- Film poster
- Directed by: Lars-Eric Kjellgren
- Screenplay by: Per Anders Fogelström
- Based on: Ligister 1949 novel by Per Anders Fogelström
- Starring: Sven-Eric Gamble Inga Landgré Adolf Jahr
- Cinematography: Martin Bodin
- Edited by: Oscar Rosander
- Music by: Stig Rybrant
- Production company: Svensk Filmindustri
- Distributed by: Svensk Filmindustri
- Release date: 8 September 1950;
- Running time: 102 minutes
- Country: Sweden
- Language: Swedish

= While the City Sleeps (1950 film) =

1950 film

While the City Sleeps (Medan staden sover), is a 1950 Swedish crime drama film directed by Lars-Eric Kjellgren and starring Sven-Eric Gamble, Inga Landgré and Adolf Jahr.
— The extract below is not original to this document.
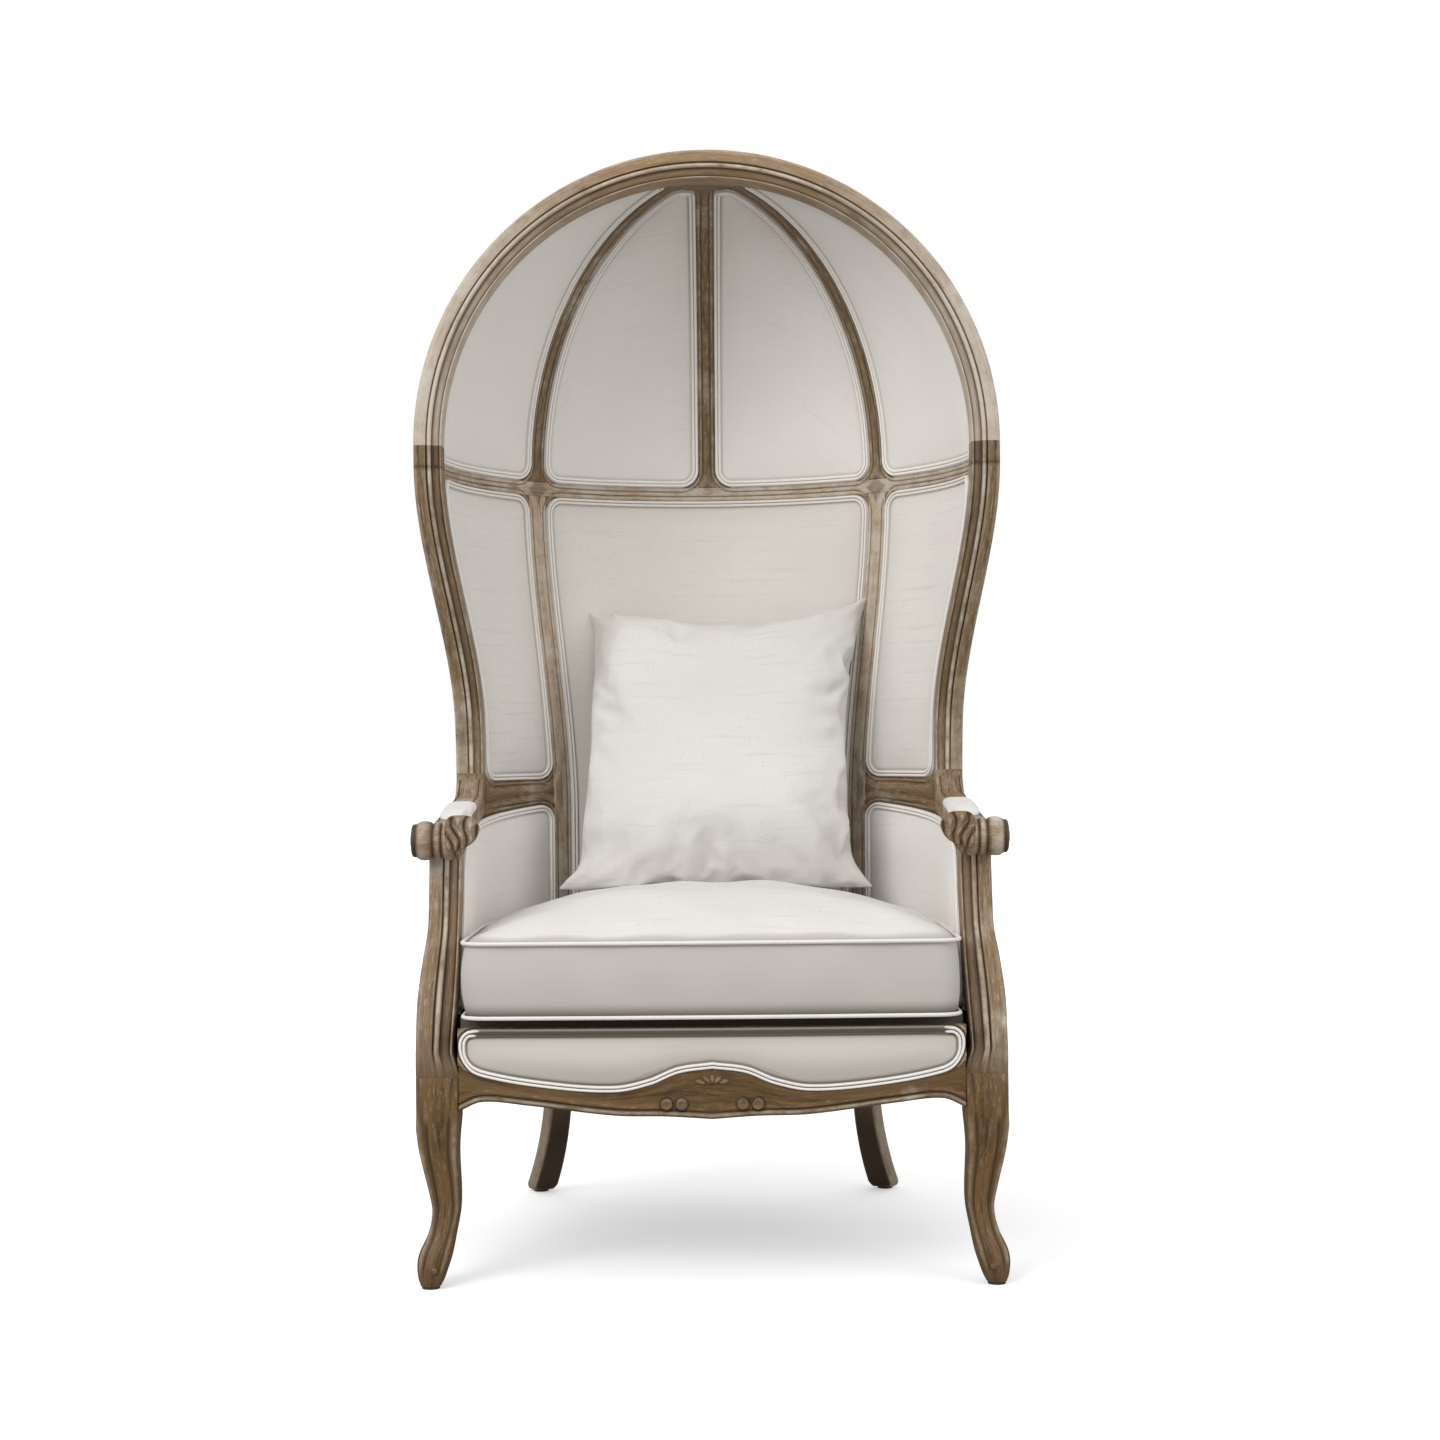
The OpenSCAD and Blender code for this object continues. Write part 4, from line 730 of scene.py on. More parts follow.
def filletShell(place, edges, radius, turns, ways, centre):
    # Wood between a panel's rounded corners and the straight members round it: it rises in a
    # quarter round from under the cloth.
    def ringBy(test):
        return centre[:, None] + ways(turns) * crossing(test, centre, ways(turns))

    inner = ringBy(lambda a, b: roundedDistance(edges(a, b), radius(a, b)) - 0.0012)
    outer = ringBy(lambda a, b: edges(a, b).min(0) + 0.0010)
    rows, tones = [], []
    for share in np.linspace(0, 1, 12) ** 1.3:
        ring = mix(inner, outer, share)
        p, normal = place(*ring)
        height, tone = relief(-roundedDistance(edges(*ring), radius(*ring)))
        rows.append(p + normal * height[:, None])
        tones.append(tone)
    p, normal = place(*outer)
    rows.append(p - normal * 0.012)
    p, normal = place(*inner)
    rows.append(p - normal * 0.012)
    rows.append(rows[0])
    return closedRows(np.array(rows), np.array(tones + [0 * tones[0]] * 3))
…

It is based on the novel Ligister (
"Gangsters") by Per Anders Fogelström, who also wrote the screenplay for the film. The well-known Swedish director Ingmar Bergman provided some input on the film. It was shot at the Råsunda Studios in Stockholm. The film's sets were designed by the art director Nils Svenwall.

==Plot summary==

The story centres around Jompa, who is unemployed and lives with his parents.

He is the leader of a youth gang that frequents nightclubs and cafes and engages in petty crimes.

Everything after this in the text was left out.